*Instructions for the task:*
Quote every line below exactly as it reads.

*Data shown:*

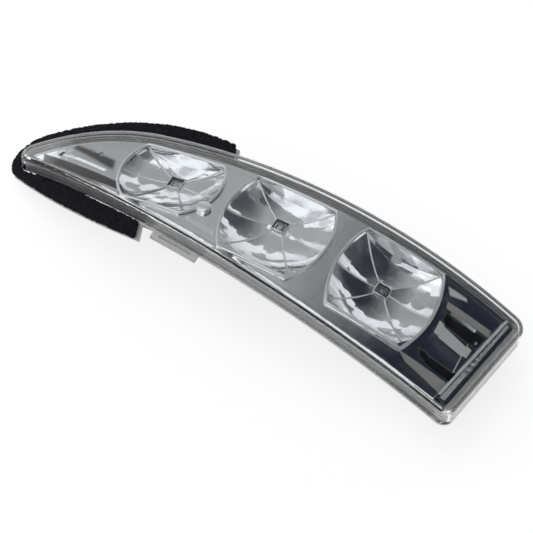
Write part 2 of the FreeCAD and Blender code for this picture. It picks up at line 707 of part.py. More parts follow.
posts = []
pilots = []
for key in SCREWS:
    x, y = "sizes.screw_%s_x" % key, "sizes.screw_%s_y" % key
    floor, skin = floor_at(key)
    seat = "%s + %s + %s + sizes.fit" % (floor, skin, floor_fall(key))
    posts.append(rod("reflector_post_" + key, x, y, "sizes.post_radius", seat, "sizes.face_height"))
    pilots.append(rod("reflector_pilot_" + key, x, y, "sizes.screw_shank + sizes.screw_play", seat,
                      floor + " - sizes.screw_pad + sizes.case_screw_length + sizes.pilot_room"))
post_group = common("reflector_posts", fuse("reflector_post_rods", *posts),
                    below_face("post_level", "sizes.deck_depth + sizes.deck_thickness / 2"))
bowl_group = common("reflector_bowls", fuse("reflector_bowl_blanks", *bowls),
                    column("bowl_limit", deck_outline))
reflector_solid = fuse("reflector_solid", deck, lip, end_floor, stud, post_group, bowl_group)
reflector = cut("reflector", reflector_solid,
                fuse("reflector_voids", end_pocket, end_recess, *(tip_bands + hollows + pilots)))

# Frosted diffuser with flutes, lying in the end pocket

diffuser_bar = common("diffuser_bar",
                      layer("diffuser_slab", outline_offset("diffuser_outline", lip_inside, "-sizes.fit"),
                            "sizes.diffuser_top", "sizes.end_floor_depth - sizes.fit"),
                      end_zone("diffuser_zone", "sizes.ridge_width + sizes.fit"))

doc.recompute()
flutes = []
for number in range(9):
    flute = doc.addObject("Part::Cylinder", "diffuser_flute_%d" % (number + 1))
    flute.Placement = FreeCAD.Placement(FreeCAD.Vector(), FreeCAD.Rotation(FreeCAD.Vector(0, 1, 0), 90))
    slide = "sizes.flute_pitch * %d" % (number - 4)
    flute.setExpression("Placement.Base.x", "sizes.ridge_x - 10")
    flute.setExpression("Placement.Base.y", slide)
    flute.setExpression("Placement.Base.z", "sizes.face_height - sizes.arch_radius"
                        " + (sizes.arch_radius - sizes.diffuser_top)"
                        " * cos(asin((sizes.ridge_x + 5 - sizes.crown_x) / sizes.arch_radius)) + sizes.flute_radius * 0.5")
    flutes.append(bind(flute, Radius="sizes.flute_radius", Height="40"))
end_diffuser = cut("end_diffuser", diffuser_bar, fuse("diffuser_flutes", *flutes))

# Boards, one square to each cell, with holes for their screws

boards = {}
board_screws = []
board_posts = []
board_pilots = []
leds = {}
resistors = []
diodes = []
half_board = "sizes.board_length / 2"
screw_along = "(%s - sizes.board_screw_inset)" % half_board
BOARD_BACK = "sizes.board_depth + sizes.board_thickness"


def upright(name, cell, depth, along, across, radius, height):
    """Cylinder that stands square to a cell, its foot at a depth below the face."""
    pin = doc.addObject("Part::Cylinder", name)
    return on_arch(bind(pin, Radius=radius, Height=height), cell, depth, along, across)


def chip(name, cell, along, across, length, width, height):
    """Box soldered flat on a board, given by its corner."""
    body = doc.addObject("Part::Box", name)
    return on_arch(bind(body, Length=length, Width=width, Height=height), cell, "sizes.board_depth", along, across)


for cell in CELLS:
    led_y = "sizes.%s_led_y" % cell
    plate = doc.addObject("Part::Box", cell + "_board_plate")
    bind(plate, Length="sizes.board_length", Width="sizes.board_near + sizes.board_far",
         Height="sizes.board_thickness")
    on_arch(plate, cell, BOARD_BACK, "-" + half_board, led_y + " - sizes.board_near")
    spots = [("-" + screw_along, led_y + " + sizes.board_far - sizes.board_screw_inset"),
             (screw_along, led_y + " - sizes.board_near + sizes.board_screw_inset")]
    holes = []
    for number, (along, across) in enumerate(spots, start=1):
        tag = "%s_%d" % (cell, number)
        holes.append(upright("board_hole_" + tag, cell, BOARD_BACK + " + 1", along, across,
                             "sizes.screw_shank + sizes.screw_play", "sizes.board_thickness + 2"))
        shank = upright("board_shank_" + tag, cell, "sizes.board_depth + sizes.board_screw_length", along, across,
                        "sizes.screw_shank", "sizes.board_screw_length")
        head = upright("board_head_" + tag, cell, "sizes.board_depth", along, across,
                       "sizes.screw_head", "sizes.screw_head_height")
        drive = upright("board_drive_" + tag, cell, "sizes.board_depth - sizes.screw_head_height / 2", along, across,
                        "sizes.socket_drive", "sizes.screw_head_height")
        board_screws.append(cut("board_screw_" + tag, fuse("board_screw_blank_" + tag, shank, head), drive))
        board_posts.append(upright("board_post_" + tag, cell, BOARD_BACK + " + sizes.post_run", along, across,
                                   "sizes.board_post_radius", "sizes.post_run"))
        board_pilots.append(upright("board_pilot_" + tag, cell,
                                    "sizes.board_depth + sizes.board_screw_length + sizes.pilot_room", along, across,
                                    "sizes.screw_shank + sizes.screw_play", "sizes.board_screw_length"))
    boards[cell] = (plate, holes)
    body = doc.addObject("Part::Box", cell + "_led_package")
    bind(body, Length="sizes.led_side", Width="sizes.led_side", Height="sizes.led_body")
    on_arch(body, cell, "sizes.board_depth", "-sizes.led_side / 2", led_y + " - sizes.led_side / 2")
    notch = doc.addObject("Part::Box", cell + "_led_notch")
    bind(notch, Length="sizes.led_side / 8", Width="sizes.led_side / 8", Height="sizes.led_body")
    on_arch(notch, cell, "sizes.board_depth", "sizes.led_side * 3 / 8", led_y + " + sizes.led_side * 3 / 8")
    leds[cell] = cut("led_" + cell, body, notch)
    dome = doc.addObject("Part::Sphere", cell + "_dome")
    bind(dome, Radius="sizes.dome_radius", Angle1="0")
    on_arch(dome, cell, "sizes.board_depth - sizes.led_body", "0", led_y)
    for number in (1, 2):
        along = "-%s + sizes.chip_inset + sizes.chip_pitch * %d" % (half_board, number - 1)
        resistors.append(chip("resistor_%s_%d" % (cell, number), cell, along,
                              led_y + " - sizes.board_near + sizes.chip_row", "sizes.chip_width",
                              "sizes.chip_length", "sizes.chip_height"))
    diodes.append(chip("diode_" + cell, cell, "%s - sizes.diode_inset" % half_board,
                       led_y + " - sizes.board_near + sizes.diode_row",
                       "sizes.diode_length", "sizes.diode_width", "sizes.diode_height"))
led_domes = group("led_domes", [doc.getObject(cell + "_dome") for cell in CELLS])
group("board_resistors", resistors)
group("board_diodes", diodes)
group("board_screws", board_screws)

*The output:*
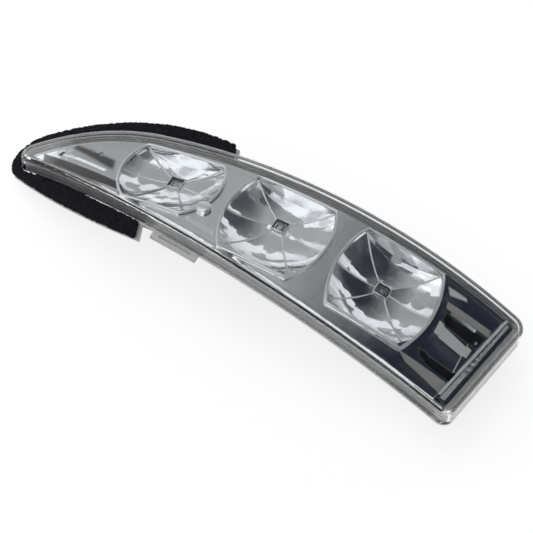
Write part 2 of the FreeCAD and Blender code for this picture. It picks up at line 707 of part.py. More parts follow.
posts = []
pilots = []
for key in SCREWS:
    x, y = "sizes.screw_%s_x" % key, "sizes.screw_%s_y" % key
    floor, skin = floor_at(key)
    seat = "%s + %s + %s + sizes.fit" % (floor, skin, floor_fall(key))
    posts.append(rod("reflector_post_" + key, x, y, "sizes.post_radius", seat, "sizes.face_height"))
    pilots.append(rod("reflector_pilot_" + key, x, y, "sizes.screw_shank + sizes.screw_play", seat,
                      floor + " - sizes.screw_pad + sizes.case_screw_length + sizes.pilot_room"))
post_group = common("reflector_posts", fuse("reflector_post_rods", *posts),
                    below_face("post_level", "sizes.deck_depth + sizes.deck_thickness / 2"))
bowl_group = common("reflector_bowls", fuse("reflector_bowl_blanks", *bowls),
                    column("bowl_limit", deck_outline))
reflector_solid = fuse("reflector_solid", deck, lip, end_floor, stud, post_group, bowl_group)
reflector = cut("reflector", reflector_solid,
                fuse("reflector_voids", end_pocket, end_recess, *(tip_bands + hollows + pilots)))

# Frosted diffuser with flutes, lying in the end pocket

diffuser_bar = common("diffuser_bar",
                      layer("diffuser_slab", outline_offset("diffuser_outline", lip_inside, "-sizes.fit"),
                            "sizes.diffuser_top", "sizes.end_floor_depth - sizes.fit"),
                      end_zone("diffuser_zone", "sizes.ridge_width + sizes.fit"))

doc.recompute()
flutes = []
for number in range(9):
    flute = doc.addObject("Part::Cylinder", "diffuser_flute_%d" % (number + 1))
    flute.Placement = FreeCAD.Placement(FreeCAD.Vector(), FreeCAD.Rotation(FreeCAD.Vector(0, 1, 0), 90))
    slide = "sizes.flute_pitch * %d" % (number - 4)
    flute.setExpression("Placement.Base.x", "sizes.ridge_x - 10")
    flute.setExpression("Placement.Base.y", slide)
    flute.setExpression("Placement.Base.z", "sizes.face_height - sizes.arch_radius"
                        " + (sizes.arch_radius - sizes.diffuser_top)"
                        " * cos(asin((sizes.ridge_x + 5 - sizes.crown_x) / sizes.arch_radius)) + sizes.flute_radius * 0.5")
    flutes.append(bind(flute, Radius="sizes.flute_radius", Height="40"))
end_diffuser = cut("end_diffuser", diffuser_bar, fuse("diffuser_flutes", *flutes))

# Boards, one square to each cell, with holes for their screws

boards = {}
board_screws = []
board_posts = []
board_pilots = []
leds = {}
resistors = []
diodes = []
half_board = "sizes.board_length / 2"
screw_along = "(%s - sizes.board_screw_inset)" % half_board
BOARD_BACK = "sizes.board_depth + sizes.board_thickness"


def upright(name, cell, depth, along, across, radius, height):
    """Cylinder that stands square to a cell, its foot at a depth below the face."""
    pin = doc.addObject("Part::Cylinder", name)
    return on_arch(bind(pin, Radius=radius, Height=height), cell, depth, along, across)


def chip(name, cell, along, across, length, width, height):
    """Box soldered flat on a board, given by its corner."""
    body = doc.addObject("Part::Box", name)
    return on_arch(bind(body, Length=length, Width=width, Height=height), cell, "sizes.board_depth", along, across)


for cell in CELLS:
    led_y = "sizes.%s_led_y" % cell
    plate = doc.addObject("Part::Box", cell + "_board_plate")
    bind(plate, Length="sizes.board_length", Width="sizes.board_near + sizes.board_far",
         Height="sizes.board_thickness")
    on_arch(plate, cell, BOARD_BACK, "-" + half_board, led_y + " - sizes.board_near")
    spots = [("-" + screw_along, led_y + " + sizes.board_far - sizes.board_screw_inset"),
             (screw_along, led_y + " - sizes.board_near + sizes.board_screw_inset")]
    holes = []
    for number, (along, across) in enumerate(spots, start=1):
        tag = "%s_%d" % (cell, number)
        holes.append(upright("board_hole_" + tag, cell, BOARD_BACK + " + 1", along, across,
                             "sizes.screw_shank + sizes.screw_play", "sizes.board_thickness + 2"))
        shank = upright("board_shank_" + tag, cell, "sizes.board_depth + sizes.board_screw_length", along, across,
                        "sizes.screw_shank", "sizes.board_screw_length")
        head = upright("board_head_" + tag, cell, "sizes.board_depth", along, across,
                       "sizes.screw_head", "sizes.screw_head_height")
        drive = upright("board_drive_" + tag, cell, "sizes.board_depth - sizes.screw_head_height / 2", along, across,
                        "sizes.socket_drive", "sizes.screw_head_height")
        board_screws.append(cut("board_screw_" + tag, fuse("board_screw_blank_" + tag, shank, head), drive))
        board_posts.append(upright("board_post_" + tag, cell, BOARD_BACK + " + sizes.post_run", along, across,
                                   "sizes.board_post_radius", "sizes.post_run"))
        board_pilots.append(upright("board_pilot_" + tag, cell,
                                    "sizes.board_depth + sizes.board_screw_length + sizes.pilot_room", along, across,
                                    "sizes.screw_shank + sizes.screw_play", "sizes.board_screw_length"))
    boards[cell] = (plate, holes)
    body = doc.addObject("Part::Box", cell + "_led_package")
    bind(body, Length="sizes.led_side", Width="sizes.led_side", Height="sizes.led_body")
    on_arch(body, cell, "sizes.board_depth", "-sizes.led_side / 2", led_y + " - sizes.led_side / 2")
    notch = doc.addObject("Part::Box", cell + "_led_notch")
    bind(notch, Length="sizes.led_side / 8", Width="sizes.led_side / 8", Height="sizes.led_body")
    on_arch(notch, cell, "sizes.board_depth", "sizes.led_side * 3 / 8", led_y + " + sizes.led_side * 3 / 8")
    leds[cell] = cut("led_" + cell, body, notch)
    dome = doc.addObject("Part::Sphere", cell + "_dome")
    bind(dome, Radius="sizes.dome_radius", Angle1="0")
    on_arch(dome, cell, "sizes.board_depth - sizes.led_body", "0", led_y)
    for number in (1, 2):
        along = "-%s + sizes.chip_inset + sizes.chip_pitch * %d" % (half_board, number - 1)
        resistors.append(chip("resistor_%s_%d" % (cell, number), cell, along,
                              led_y + " - sizes.board_near + sizes.chip_row", "sizes.chip_width",
                              "sizes.chip_length", "sizes.chip_height"))
    diodes.append(chip("diode_" + cell, cell, "%s - sizes.diode_inset" % half_board,
                       led_y + " - sizes.board_near + sizes.diode_row",
                       "sizes.diode_length", "sizes.diode_width", "sizes.diode_height"))
led_domes = group("led_domes", [doc.getObject(cell + "_dome") for cell in CELLS])
group("board_resistors", resistors)
group("board_diodes", diodes)
group("board_screws", board_screws)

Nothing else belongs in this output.